Objects of Use Vases
Object of Use Vases, is a series of bowls / vases / pots in three colors of stoneware. Each vase has a pedestal in oak, with brass cuffs. This can be turned upside down and has two use heights. The series is rethinking the plant pot, but with tangible references to the old classic. Objects of Use Vases is a small scale interpretation of Objects of Use. The ambition was to create a functional series of vases with the aesthetic and materials of its less functional predecessor – Objects of Use. We teamed up with set designer Pernille Andersen and photographer Benita Marcussen to produce a visual story about the series. In this collaboration, we gave the set designer and photographer total freedom to play and to carry out their creative visions for the Objects of Use Vases. The aim was to create the perfect scene to express and accentuate the story of the vases.
Objects of Use
In 2014 we created the minimal functional series of furniture – or objects as we call them. The idea sprang mainly from our different backgrounds in architecture and design. The idea became to morph the two into a series of objects that challenged the users perception of space and function.
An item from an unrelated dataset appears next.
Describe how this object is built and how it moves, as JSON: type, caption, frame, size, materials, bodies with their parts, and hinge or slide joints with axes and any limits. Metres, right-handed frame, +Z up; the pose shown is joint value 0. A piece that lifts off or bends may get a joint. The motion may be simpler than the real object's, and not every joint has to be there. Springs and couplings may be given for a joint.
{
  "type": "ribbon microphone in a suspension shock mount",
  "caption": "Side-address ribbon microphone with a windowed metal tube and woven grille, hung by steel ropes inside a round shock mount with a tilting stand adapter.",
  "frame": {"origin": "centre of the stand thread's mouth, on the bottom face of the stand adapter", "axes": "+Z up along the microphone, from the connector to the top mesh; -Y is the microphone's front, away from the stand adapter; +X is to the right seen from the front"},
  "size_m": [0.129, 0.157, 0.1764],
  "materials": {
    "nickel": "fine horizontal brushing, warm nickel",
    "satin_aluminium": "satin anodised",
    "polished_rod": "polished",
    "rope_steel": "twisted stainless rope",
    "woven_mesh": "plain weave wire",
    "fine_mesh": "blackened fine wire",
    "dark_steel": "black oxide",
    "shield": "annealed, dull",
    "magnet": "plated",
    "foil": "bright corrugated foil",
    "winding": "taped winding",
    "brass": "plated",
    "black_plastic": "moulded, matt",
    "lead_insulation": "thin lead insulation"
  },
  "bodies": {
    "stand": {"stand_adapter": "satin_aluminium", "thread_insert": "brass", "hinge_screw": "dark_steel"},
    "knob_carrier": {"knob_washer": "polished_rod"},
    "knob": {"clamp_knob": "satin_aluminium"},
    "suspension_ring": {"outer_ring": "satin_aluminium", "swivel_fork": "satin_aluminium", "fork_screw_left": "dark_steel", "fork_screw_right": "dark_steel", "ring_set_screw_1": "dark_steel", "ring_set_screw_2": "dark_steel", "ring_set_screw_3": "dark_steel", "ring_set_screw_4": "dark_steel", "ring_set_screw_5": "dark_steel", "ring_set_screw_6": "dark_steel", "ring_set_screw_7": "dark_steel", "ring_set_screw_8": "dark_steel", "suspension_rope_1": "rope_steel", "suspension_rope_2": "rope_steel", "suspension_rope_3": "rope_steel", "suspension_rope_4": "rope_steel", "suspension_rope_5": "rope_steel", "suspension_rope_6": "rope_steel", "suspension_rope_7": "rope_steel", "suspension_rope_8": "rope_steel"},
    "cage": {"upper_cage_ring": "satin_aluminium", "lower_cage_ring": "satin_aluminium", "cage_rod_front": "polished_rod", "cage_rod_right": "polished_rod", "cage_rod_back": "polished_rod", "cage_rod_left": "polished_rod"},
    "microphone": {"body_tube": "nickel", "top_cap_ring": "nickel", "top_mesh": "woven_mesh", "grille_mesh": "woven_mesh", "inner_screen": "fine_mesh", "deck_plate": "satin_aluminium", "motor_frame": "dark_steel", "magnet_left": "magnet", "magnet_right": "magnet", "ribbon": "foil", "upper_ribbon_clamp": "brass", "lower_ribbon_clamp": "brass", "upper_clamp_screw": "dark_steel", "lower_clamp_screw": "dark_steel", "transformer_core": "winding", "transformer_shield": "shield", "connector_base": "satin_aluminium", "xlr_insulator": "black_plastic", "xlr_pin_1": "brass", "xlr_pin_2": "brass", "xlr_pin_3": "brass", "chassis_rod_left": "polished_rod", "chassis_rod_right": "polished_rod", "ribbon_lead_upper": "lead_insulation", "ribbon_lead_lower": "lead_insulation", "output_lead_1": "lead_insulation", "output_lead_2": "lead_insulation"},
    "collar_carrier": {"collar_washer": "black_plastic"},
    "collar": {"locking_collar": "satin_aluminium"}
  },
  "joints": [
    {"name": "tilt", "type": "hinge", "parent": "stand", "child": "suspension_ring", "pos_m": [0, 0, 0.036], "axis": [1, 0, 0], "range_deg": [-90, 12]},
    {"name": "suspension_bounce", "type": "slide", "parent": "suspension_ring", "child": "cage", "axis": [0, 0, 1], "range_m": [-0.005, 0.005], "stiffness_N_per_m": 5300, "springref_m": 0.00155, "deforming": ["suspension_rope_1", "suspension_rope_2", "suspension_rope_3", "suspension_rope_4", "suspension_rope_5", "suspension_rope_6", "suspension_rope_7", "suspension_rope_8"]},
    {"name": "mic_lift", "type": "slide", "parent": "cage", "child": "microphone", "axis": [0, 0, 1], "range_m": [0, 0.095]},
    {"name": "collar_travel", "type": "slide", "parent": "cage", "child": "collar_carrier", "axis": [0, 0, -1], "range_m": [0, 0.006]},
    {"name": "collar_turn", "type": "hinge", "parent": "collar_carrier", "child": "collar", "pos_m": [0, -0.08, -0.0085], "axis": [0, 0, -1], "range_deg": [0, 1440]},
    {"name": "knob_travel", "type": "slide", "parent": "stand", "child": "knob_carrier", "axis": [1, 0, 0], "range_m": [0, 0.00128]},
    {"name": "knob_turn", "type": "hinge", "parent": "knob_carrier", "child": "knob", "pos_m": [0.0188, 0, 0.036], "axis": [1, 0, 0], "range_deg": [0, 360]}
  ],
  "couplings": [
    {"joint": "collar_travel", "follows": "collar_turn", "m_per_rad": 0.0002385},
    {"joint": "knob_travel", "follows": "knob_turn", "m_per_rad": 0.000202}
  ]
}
‘Objects of use is the result of two worlds meeting. Two professions intertwining. Two people crossing, clashing and correlating. It is a borderland, a hybrid. A place to ask what constitutes architecture and what justifies the label of design.’
Objects of Use was first displayed in Copenhagen at the gallery Etage Projects. Our focus was on combining materials—oak, brass and stoneware—with a scenographic setup that challenged the viewers’ perceptions and asked the question, “Is it art or is it furniture?” In spring 2015, this project received The National Solo Prize at the Spring Exhibition at Kunsthal Charlottenborg, Copenhagen.